TASK GOAL: Scan the entries and tally the lines that include the string "image". Reply with the figure alone.

DATA IN THIS EXERCISE:
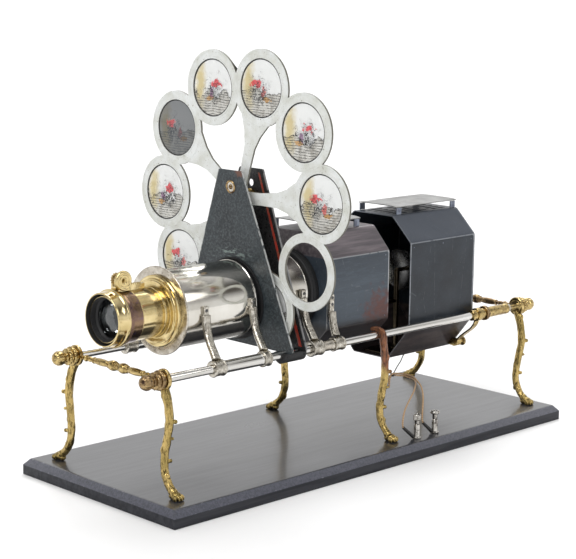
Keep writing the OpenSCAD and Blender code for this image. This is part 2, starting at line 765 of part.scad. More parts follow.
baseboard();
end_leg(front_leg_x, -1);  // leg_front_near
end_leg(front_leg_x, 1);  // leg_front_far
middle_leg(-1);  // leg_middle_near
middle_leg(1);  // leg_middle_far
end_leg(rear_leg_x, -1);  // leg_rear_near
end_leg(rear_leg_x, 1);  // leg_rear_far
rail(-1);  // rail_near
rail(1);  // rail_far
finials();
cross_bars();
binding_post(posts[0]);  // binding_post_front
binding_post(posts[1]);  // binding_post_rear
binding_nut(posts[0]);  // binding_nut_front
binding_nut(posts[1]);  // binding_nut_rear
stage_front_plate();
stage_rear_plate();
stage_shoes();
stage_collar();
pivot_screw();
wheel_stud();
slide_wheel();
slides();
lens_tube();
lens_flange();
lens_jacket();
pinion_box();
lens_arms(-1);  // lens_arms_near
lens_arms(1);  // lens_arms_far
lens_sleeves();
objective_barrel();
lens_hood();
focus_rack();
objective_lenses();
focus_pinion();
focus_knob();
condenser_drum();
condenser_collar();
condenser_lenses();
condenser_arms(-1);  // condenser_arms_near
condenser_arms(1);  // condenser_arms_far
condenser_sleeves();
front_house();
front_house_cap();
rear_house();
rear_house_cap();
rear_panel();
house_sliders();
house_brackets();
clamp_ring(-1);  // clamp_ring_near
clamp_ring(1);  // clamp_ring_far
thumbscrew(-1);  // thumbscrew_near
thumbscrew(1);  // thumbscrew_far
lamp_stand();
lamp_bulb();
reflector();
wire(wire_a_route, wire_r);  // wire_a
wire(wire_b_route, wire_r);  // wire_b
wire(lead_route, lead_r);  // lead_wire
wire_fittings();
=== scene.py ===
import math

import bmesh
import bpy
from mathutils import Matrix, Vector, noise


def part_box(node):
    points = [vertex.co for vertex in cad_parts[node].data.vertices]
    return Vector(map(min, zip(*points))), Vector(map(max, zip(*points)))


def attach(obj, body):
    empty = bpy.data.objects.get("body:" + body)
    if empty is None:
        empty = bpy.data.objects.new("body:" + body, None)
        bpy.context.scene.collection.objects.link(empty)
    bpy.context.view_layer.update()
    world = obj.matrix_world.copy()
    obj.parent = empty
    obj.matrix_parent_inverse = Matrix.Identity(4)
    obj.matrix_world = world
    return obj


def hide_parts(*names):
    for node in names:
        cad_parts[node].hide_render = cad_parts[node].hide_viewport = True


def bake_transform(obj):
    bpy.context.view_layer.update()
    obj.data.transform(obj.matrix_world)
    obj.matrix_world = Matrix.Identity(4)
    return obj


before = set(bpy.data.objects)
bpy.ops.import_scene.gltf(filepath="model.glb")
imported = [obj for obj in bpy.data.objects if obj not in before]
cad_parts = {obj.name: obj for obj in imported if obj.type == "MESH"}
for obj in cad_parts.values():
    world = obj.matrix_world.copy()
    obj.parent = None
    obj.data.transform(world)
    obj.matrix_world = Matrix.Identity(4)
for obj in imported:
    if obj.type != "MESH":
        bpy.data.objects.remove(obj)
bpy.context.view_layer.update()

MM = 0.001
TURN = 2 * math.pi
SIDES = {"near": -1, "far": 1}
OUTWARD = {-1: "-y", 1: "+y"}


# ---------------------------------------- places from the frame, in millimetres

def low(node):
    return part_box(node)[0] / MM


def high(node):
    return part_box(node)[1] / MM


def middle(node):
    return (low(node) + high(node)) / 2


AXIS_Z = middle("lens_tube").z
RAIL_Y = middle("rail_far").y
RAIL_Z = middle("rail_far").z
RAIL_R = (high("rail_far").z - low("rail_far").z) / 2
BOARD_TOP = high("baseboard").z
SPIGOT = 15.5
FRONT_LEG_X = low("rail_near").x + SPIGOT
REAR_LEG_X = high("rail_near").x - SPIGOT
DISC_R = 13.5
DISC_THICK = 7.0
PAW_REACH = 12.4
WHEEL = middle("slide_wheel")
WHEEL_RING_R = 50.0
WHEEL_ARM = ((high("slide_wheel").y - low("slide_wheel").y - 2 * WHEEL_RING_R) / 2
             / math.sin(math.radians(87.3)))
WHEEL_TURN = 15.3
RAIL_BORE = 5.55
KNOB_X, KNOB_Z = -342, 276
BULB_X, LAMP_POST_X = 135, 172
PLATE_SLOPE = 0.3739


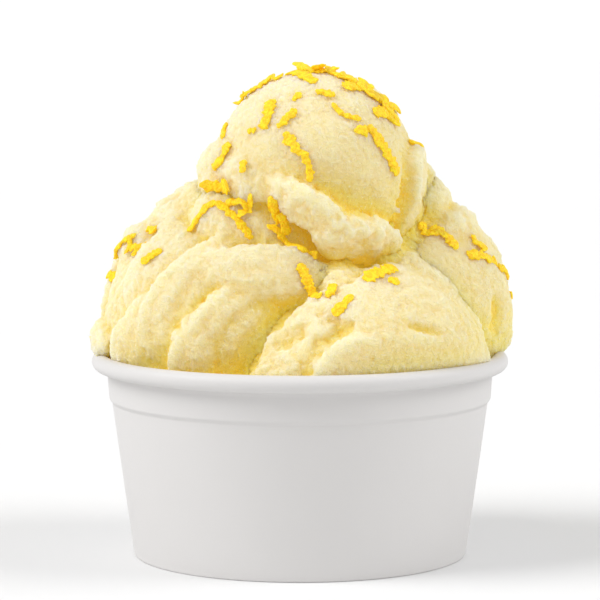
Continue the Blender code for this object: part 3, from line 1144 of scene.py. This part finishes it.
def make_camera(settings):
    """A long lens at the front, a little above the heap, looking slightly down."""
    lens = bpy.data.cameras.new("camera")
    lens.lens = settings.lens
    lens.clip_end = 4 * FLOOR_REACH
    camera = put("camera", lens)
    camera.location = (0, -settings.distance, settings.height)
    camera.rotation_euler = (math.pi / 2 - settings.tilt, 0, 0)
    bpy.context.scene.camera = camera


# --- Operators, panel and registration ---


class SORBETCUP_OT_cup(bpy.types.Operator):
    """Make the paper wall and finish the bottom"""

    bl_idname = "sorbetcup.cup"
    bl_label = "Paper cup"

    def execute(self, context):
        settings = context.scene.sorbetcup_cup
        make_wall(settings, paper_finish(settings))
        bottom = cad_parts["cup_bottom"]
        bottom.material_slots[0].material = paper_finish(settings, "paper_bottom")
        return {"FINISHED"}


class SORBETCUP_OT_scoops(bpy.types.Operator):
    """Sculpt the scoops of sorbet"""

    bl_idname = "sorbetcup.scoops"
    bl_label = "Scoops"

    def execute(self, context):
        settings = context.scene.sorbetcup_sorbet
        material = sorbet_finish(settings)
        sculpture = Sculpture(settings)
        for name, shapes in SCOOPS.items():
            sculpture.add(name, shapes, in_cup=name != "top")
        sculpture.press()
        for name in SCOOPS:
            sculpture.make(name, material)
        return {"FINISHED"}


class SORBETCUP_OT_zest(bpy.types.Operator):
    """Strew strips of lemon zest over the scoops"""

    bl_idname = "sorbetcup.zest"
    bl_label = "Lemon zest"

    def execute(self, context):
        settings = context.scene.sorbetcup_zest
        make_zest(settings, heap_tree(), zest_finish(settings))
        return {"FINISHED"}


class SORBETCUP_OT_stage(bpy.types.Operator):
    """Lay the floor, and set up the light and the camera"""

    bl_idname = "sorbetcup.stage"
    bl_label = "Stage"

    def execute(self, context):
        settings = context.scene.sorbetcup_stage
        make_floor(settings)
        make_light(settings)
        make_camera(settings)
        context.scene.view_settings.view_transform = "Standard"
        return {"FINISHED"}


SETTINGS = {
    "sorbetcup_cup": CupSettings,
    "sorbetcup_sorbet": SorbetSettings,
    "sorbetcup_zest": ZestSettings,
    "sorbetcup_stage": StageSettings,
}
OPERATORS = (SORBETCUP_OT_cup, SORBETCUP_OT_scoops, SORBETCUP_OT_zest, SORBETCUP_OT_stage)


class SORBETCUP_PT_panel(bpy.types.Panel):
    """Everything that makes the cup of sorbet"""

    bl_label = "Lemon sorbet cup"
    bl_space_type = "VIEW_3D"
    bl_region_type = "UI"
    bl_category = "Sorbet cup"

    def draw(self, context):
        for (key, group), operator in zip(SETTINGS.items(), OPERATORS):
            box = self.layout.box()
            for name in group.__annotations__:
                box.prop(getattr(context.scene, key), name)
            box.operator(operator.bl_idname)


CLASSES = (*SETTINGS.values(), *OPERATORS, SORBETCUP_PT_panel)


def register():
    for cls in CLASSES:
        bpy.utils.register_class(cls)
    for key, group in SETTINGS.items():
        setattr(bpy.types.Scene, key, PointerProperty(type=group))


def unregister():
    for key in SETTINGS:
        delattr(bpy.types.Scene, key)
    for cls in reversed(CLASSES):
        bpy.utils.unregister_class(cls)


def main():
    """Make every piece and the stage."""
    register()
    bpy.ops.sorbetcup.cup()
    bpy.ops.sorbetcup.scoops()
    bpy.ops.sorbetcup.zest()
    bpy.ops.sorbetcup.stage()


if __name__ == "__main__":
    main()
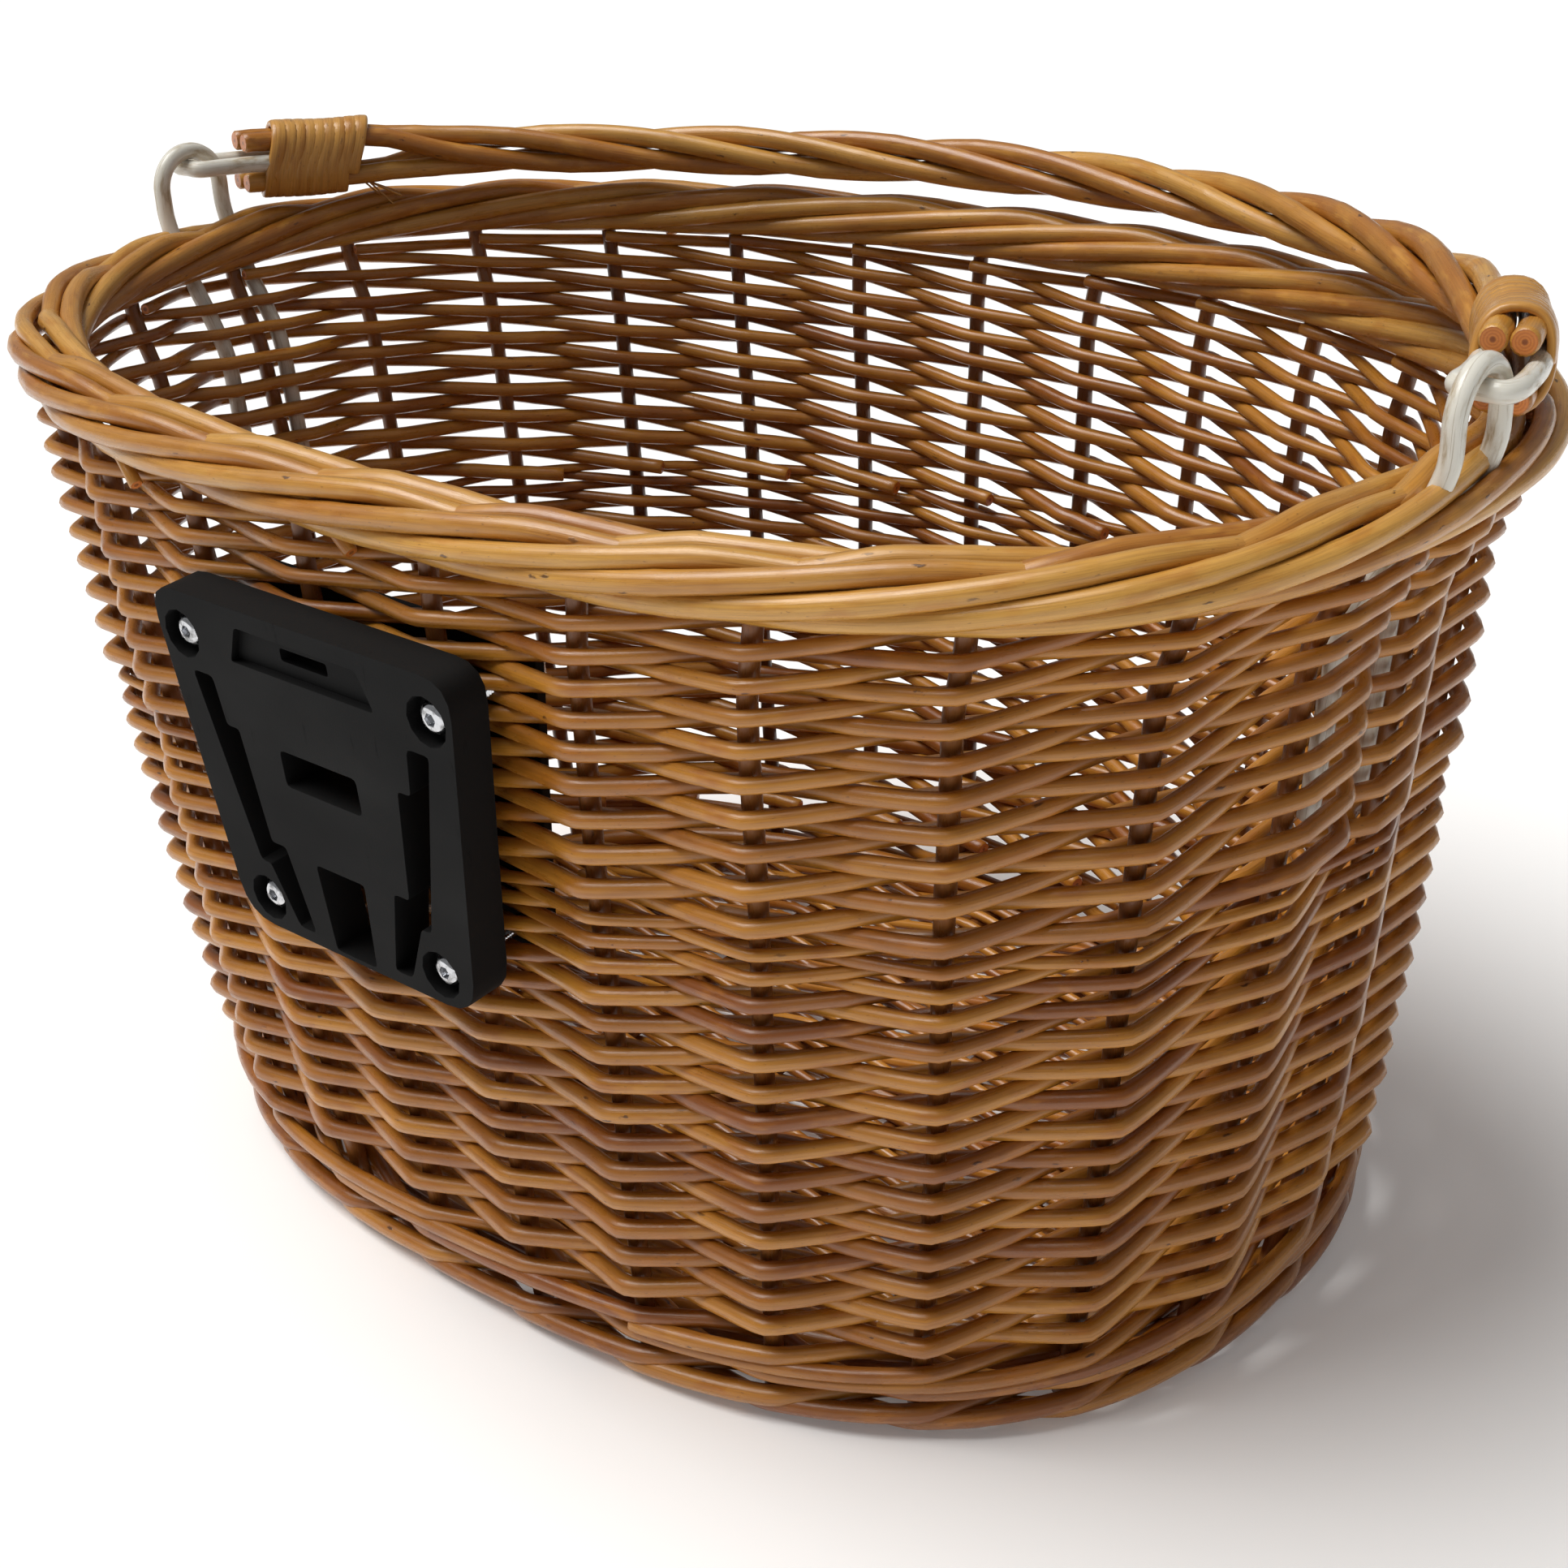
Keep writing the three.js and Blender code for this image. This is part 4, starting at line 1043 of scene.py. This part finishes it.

WORKED SOLUTION: 2